Tree Sa Bio

YACEP/E-RYT 200/RYT 500

Bio

Tree is a playful yogi and acrobat who is committed to empowerment through inspired movement. She is a skilled and supportive circus arts & yoga teacher & therapist, and a teacher of teachers. Tree maintains a personal Ashtanga Yoga practice that she reverently calls her super healer training. She also performs and produces inspirational events as MysTree with Soma Tree Cirque (her production company), Voler Thieves of Flight and ReKinection.

MysTree is a passionate expressive artist who loves to flow and is an avid seeker of “the zone.” Tree produces artistic, uplifting, and healing events with her production company, Soma Tree Cirque. Currently, Tree has just completed her Yoga Therapy training with Inner Peace Yoga Therapy School, specializing in joint hypermobility, aerial yoga therapy, and trauma informed yoga therapy. Trees’ teaching style is encouraging, inclusive, and fun, and inspires confidence in her students.

Photo by Ashley Cain

On Hypermobility 

MY STORY (an excerpt from a paper I wrote on joint hypermobility)

I grew up a gymnast, a dancer, and an acrobat. As I began to realize my own bendy nature, I had a difficult time understanding how my body could ever move with symmetrical engagement. The joints were so lax that they had my body moving a bit like the wave. Ankles and wrists would sprain easily and I just felt (and looked) different from others. Gymnastics was harder. I put SO much effort into it and it seemed to take me much longer than others to progress. Hypermobile joints led to pain before I was 20 years old. At the time I was told that it was arthritis. In yoga I seemed to progress quickly and was even seen as somewhat of an expert, even early on in my practice because of my extreme flexibility, however, I was unable to sit up straight for even short periods of time in order to meditate. In 2011 I blindly followed my sister to Italy and serendipitously did my 200 hour ashtanga yoga teacher training without having practiced any ashtanga yoga previously and I am beyond grateful. The practice is intensely strength building and my intuitive energetic connection and beneficial alignment started to be realized. 

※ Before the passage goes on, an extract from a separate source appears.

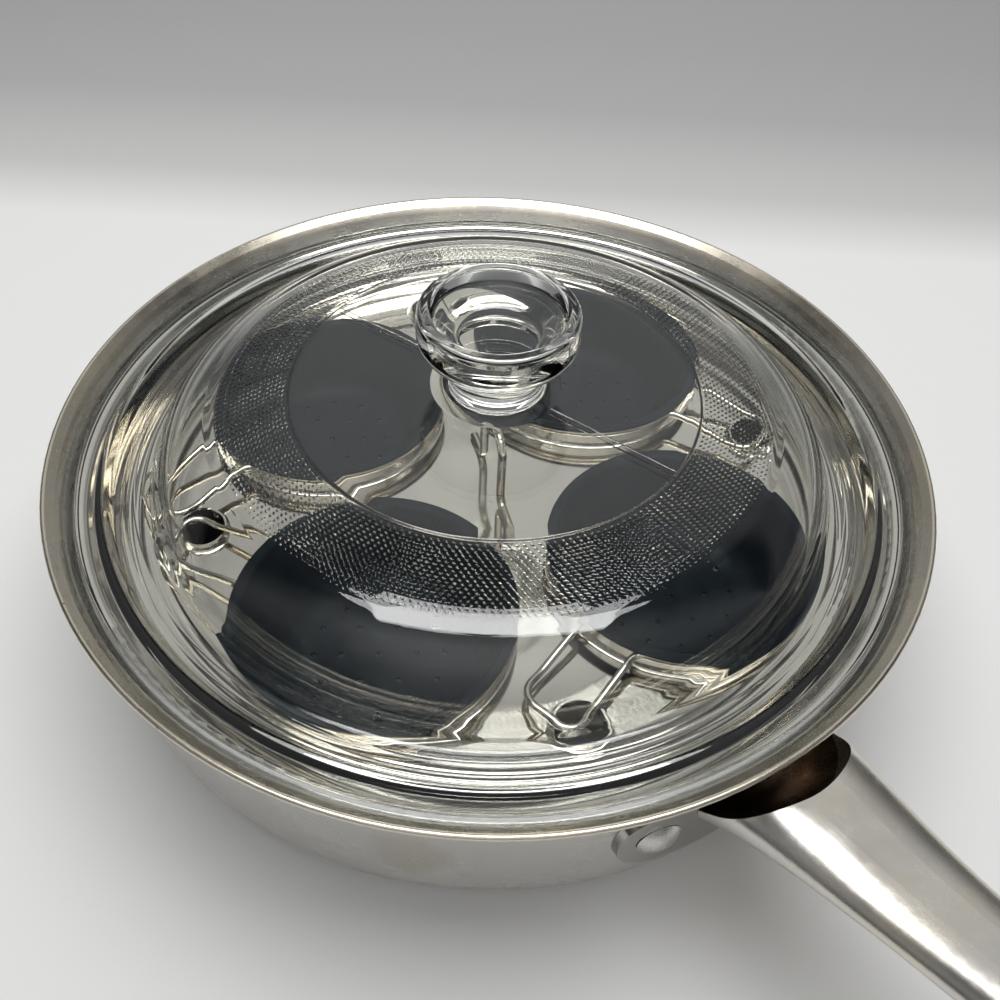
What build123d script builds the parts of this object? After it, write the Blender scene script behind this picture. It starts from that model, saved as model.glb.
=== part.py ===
from build123d import *
from math import asin, cos, degrees, pi, radians, sin, sqrt
import os

# Covered egg poacher pan: pan with riveted handle, tray insert, four wire-handled cups and a glass lid.
# The origin is the centre of the flat base, +Z is up and the handle runs along +X. Sizes are in mm.

os.makedirs("parts", exist_ok=True)

# Pan body: its lip stands outside the lid, and its wall steps in under the lid's edge
lid_radius = 127.2
lid_side_clearance = 0.4
lip_width = 7.8
rim_height = 66.0
rim_bead_radius = 0.9
wall_inset = 1.2
wall_thickness = 1.0
floor_corner_radius = 12.0
ledge_drop = 10.4
ledge_bend_radius = 1.0
lip_foot_rise = 2.4
lip_knee_inset = 3.8
lip_knee_drop = 3.4
lip_foot_bend_radius = 1.5
lip_knee_bend_radius = 6.0

# Base under the pan's floor
core_inset = 22.0
core_thickness = 3.7
core_edge_radius = 1.6
cap_thickness = 0.8

# Insert tray
insert_thickness = 0.6
insert_side_clearance = 0.4
insert_floor_depth = 18.3
insert_wall_run = 6.6
insert_bend_radius = 5.0
insert_rim_bend_radius = 2.0

# Cup places on the tray, and their collars
cup_count = 4
cup_margin = 9.5
cup_gap = 11.75
first_cup_angle = 26.0
collar_height = 5.6
collar_bend_radius = 1.6

# Steam vents between the cups
vent_margin = 24.0
vent_hole_radius = 7.4
vent_height = 2.6
vent_bend_radius = 1.6

# Egg cups
cup_rim_width = 2.4
cup_taper = 11.6
cup_depth = 24.5
cup_thickness = 1.0
cup_bottom_bend_radius = 11.0
cup_rim_bend_radius = 0.8
cup_hole_radius = 0.9
cup_ring_shares = [0.418, 0.727]
cup_ring_counts = [6, 12]

# Wire round each cup, with its loop handle
wire_radius = 1.1
wire_side_clearance = 0.3
wire_top_clearance = 0.1
loop_half_width = 9.0
loop_overreach = 3.5
loop_end_run = 10.5
loop_vent_gap = 0.2
loop_tip_rise = 1.1
loop_root_bend_radius = 4.0
loop_root_run = 3.0
loop_drop_bend_radius = 12.0
loop_tip_bend_radius = 6.0
loop_turns = [-98.0, -92.0, 76.0, -84.0]

# Lift handle at the middle of the insert
lift_wire_radius = 1.4
lift_foot_reach = 23.0
lift_leg_reach = 10.4
lift_height = 27.0
lift_foot_bend_radius = 4.5
lift_top_bend_radius = 6.5
weld_gap = 0.05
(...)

I have kids and they are much more interested in circus arts than in yoga. Performing and teaching aerial arts has me, my very hypermobile 20 yr old daughter (aerialist and contortionist), and my 22 year old zebra daughter (has Ehlers Danlos syndrome, is an aerialist and a fire dancer) become very strong and capable but still we struggle to gain strength at the rate of our peers and students. With two even tiner super bendy daughters, hypermobile sisters, and moms, I am really invested in discovering what is good for us. Through focused self massage, regular body work, regular ashtanga practice, adding new and diverse practices regularly, keeping things moving, and my own personal yoga therapy I continue to receive insight into how to work with hypermobility. I do consider circus arts and yoga to be two separate endeavors that I sometimes fuse but still they are distinct. In yoga, the hypermobile bodies need to focus on strength. In my experience, in circus arts, the hypermobile bodies also need to focus on strength, until we are performing and then we let it show.  

The bendy variety of yogi, acrobat, and athlete, seem to be drawn to me. I’m grateful to get to work with this population and this emerging understanding of our special and distinctly different connective tissue. I’ve discovered, first hand, that “circus strong” is medicine for those with lax connective tissue.

“Your hand opens and closes, opens and closes. If it were always a fist or always stretched open, you would be paralysed. Your deepest presence is in every small contracting and expanding, the two as beautifully balanced and coordinated as birds’ wings.”